-- BEGIN DATA PROVIDED --
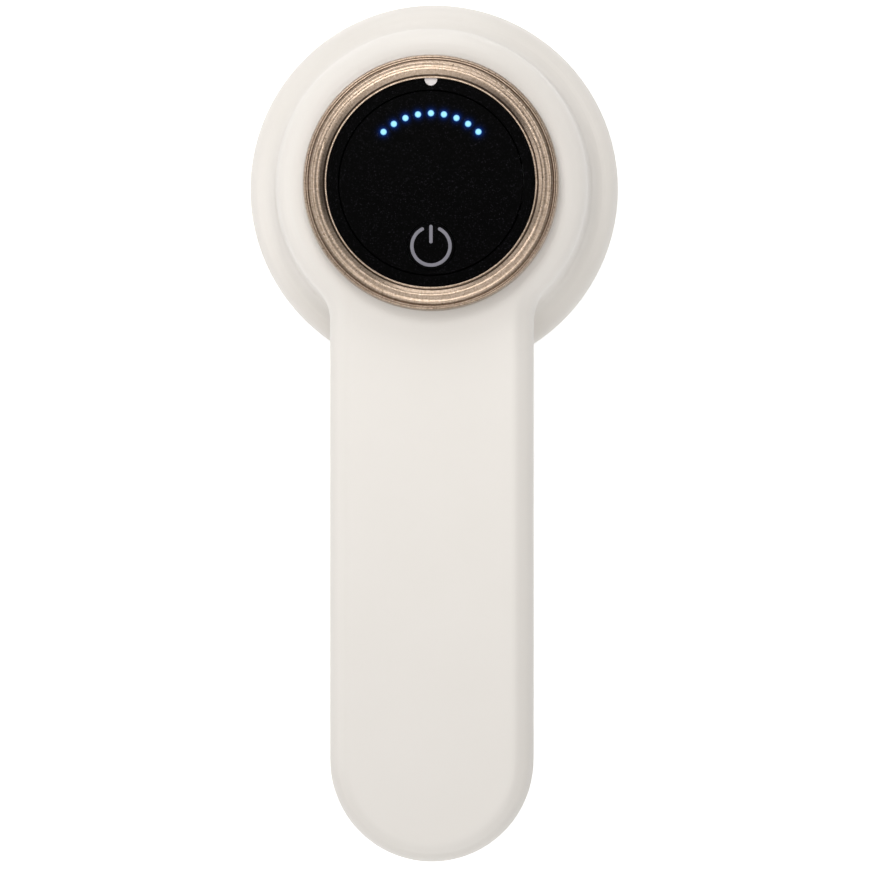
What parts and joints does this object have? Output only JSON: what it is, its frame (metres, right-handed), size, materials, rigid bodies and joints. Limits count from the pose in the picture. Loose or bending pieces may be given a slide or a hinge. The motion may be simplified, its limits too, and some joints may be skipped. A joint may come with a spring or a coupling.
{
  "type": "red light body massager",
  "caption": "Hand-held red light body massager: round head with a turning metal dial and power button on top, a red light window in a steel contact ring below, and a long flat handle.",
  "frame": {"origin": "on the head's axis, in the plane of the skin-side face (contact ring and lens)", "axes": "+Z out through the dial, +Y from the handle towards the head, so the handle runs along -Y; +X to the right as the dial is read"},
  "size_m": [0.09, 0.2076, 0.0453],
  "materials": {
    "casing_plastic": "satin moulded",
    "dial_metal": "satin champagne anodised",
    "black_plastic": "satin black",
    "white_plastic": "white",
    "glide_plastic": "low-friction moulded",
    "frame_plastic": "moulded",
    "base_plastic": "satin moulded",
    "plug_rubber": "soft moulded",
    "screw_steel": "zinc plated",
    "board": "solder-masked",
    "board_parts": "moulded",
    "level_light": "lit clear pins",
    "led_blue": "moulded",
    "symbol": "translucent",
    "plunger": "moulded",
    "contact_steel": "polished stainless",
    "red_lens": "clear red",
    "red_led": "clear resin",
    "seal_rubber": "soft",
    "motor_steel": "zinc plated",
    "motor_cap": "moulded",
    "bush_bronze": "sintered",
    "magnet": "sintered",
    "armature": "laminated and wound",
    "shaft_steel": "ground",
    "cell_wrap": "shrink wrapped",
    "tab_nickel": "nickel strip",
    "socket_steel": "plated",
    "lead_red": "insulated wire",
    "lead_black": "insulated wire"
  },
  "bodies": {
    "casing": {"front_shell": "casing_plastic", "rear_shell": "casing_plastic", "display_panel": "black_plastic", "reflector": "white_plastic", "dial_glide_ring": "glide_plastic", "dial_carrier": "frame_plastic", "motor_mount": "frame_plastic", "battery_cradle": "frame_plastic", "head_base": "base_plastic", "screw_plugs": "plug_rubber", "case_screws": "screw_steel", "carrier_screws": "screw_steel", "display_board_screws": "screw_steel", "head_base_screws": "screw_steel", "light_board_screws": "screw_steel", "motor_clamp_screws": "screw_steel", "cradle_screws": "screw_steel", "main_board_screws": "screw_steel", "display_board": "board", "light_board": "board", "main_board": "board", "board_parts": "board_parts", "power_switch": "board_parts", "level_encoder": "board_parts", "level_light_guide": "level_light", "level_leds": "led_blue", "contact_ring": "contact_steel", "lens_window": "red_lens", "red_leds": "red_led", "lens_gasket": "seal_rubber", "motor_pad": "seal_rubber", "battery_pad": "seal_rubber", "motor_can": "motor_steel", "motor_clamp": "motor_steel", "motor_end_cap": "motor_cap", "motor_bushes": "bush_bronze", "motor_magnets": "magnet", "battery_cell": "cell_wrap", "battery_tabs": "tab_nickel", "charging_socket": "socket_steel", "battery_leads": "lead_red", "light_leads": "lead_red", "display_leads": "lead_black", "motor_leads": "lead_black"},
    "dial": {"dial_ring": "dial_metal", "dial_collar": "black_plastic", "dial_pointer": "white_plastic", "dial_gear": "glide_plastic", "dial_gear_screws": "screw_steel"},
    "button": {"power_button": "black_plastic", "power_symbol": "symbol", "switch_plunger": "plunger"},
    "encoder_rotor": {"encoder_shaft": "shaft_steel", "encoder_pinion": "glide_plastic"},
    "motor_rotor": {"motor_armature": "armature", "motor_shaft": "shaft_steel", "eccentric_weight": "bush_bronze"}
  },
  "joints": [
    {"name": "dial_turn", "type": "hinge", "parent": "casing", "child": "dial", "pos_m": [0, 0, 0.0384], "axis": [0, 0, 1], "range_deg": [-43, 43]},
    {"name": "encoder_turn", "type": "hinge", "parent": "casing", "child": "encoder_rotor", "pos_m": [0.016, 0, 0.033], "axis": [0, 0, 1], "range_deg": [-130, 130]},
    {"name": "button_press", "type": "slide", "parent": "casing", "child": "button", "axis": [0, 0, -1], "range_m": [0, 0.0004], "stiffness_N_per_m": 1000, "springref_m": -0.0005},
    {"name": "motor_spin", "type": "hinge", "parent": "casing", "child": "motor_rotor", "pos_m": [0, 0, 0.02035], "axis": [1, 0, 0], "continuous": true}
  ],
  "couplings": [
    {"joint": "encoder_turn", "follows": "dial_turn", "ratio": 3}
  ]
}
-- END DATA PROVIDED --
Among the lines above, count those containing the word "slide" and give nothing but the result.

2